Pass or Fail: Beyond Basic Teacher Requirements

In this multi-part series, I provide a dissection of the phenomenon of retention and social promotion. Also, I describe the many different methods that would improve student instruction in classrooms and eliminate the need for retention and social promotion if combined effectively.

While reading this series, periodically ask yourself this question: Why are educators, parents and the American public complicit in a practice that does demonstrable harm to children and the competitive future of the country?

Are the current education and teaching models for student teachers sufficient to prepare them for their jobs as teachers?

Perhaps teaching in general is not a field we need to redesign but one that we need to redefine to support the needs of diverse students, targeting those at risk of retention or social promotion.

First, all teachers should receive a certain level of core education and training in instructional practices and areas of classroom management, curriculum management, and the like. This training should address some of the clearly apparent gaps in understanding. One study conducted in 2007 examined the issue of teaching practices in rural schools and confirmed the need for improving the professional practices of teachers.

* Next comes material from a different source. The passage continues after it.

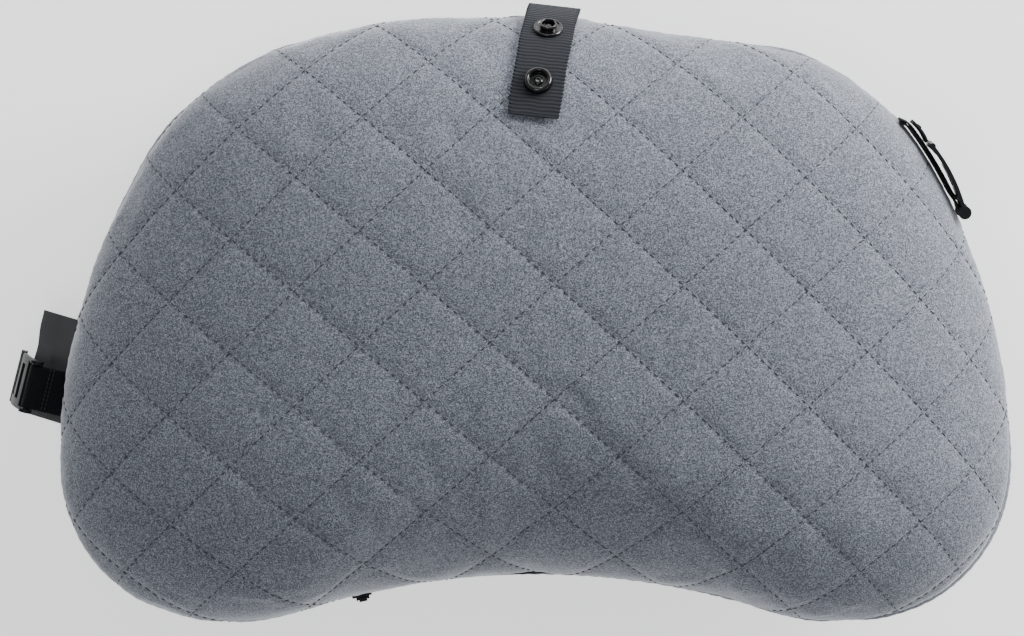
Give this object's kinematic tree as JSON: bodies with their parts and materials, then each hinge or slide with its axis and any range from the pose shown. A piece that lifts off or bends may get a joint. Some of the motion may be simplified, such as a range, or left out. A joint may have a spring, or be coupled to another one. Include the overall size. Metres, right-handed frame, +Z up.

In a five-year study of rural schools in Missouri, Harmon et al. also determined that the challenges for rural schools, while similar to urban schools, were even more pronounced. Specific weaknesses include low fiscal capacity, fewer management support services, greater per-pupil costs, higher numbers of teachers teaching outside their specialty area, less competitive salaries and benefits, less specialized space and equipment, less availability of planning support services, and fewer evaluation support services.

Harmon, Gordanier et al. discussed the situation of rural teachers and district leaders in the Missouri Ozarks, a region including all ten school districts in the Ozark Rural Systemic Initiative (ORSI). Funded by the National Science Foundation (NSF), the proportions of students managed by ORSI who are eligible for free or reduced price lunch programs exceed the state average of 40.7 percent. Within these ten districts, two districts also had eligibility rates of 72.5 and 73.4 percent.

The study considered the implementation of new curricula as a means to encourage teachers to review their teaching practices. Even without new curricula, though, the study found that teachers should regularly review curricula with a view to identifying potential improvements or developments they could use in their own practice. Teachers were encouraged to review curricula in the context of teacher-focused training and development, immersing themselves in the insights of national experts in order to learn how to implement standards more effectively in their own classrooms.

Various policy recommendations for high-quality professional development for teachers also outline the need for extensive, long-term professional development that focuses directly on the classroom work of teachers, the curriculum actually taught, instructional materials to be used with students, and necessary assessments.

Although all teachers need not major in education, it makes sense to require a certain number of educational credits at an undergraduate level. Any teacher or prospective teacher of kindergarten or first grade student should clearly have academic training in early childhood development or elementary education. Being able to understand and track the development of children between the ages of five and eight is critical to kindergarten and first grade teachers, who are charged with helping to identify those students who are struggling with some aspect of their development and are therefore putting themselves at risk of being held back.

Teachers working in higher grades need to demonstrate a certain level of formal education in their target subject or subjects, as well as in the art and science of education. But some degree of familiarity with child development and psychology is necessary for even higher-grade teachers if they are to be sufficiently alert to students whose academic struggles suggest they may need additional support.

Teaching certification should be a requirement for public school teaching. It is a standard for education already and, by state, it provides at least some means of assessing the individual teacher’s commitment to their work and their preparedness to invest in the work they are doing.

These “paper” certifications are just that, though. They are important but we can’t wrap a teacher’s worth completely around them – and we also can’t assume that the basics of certification and licensure is enough. It isn’t – and our students deserve more.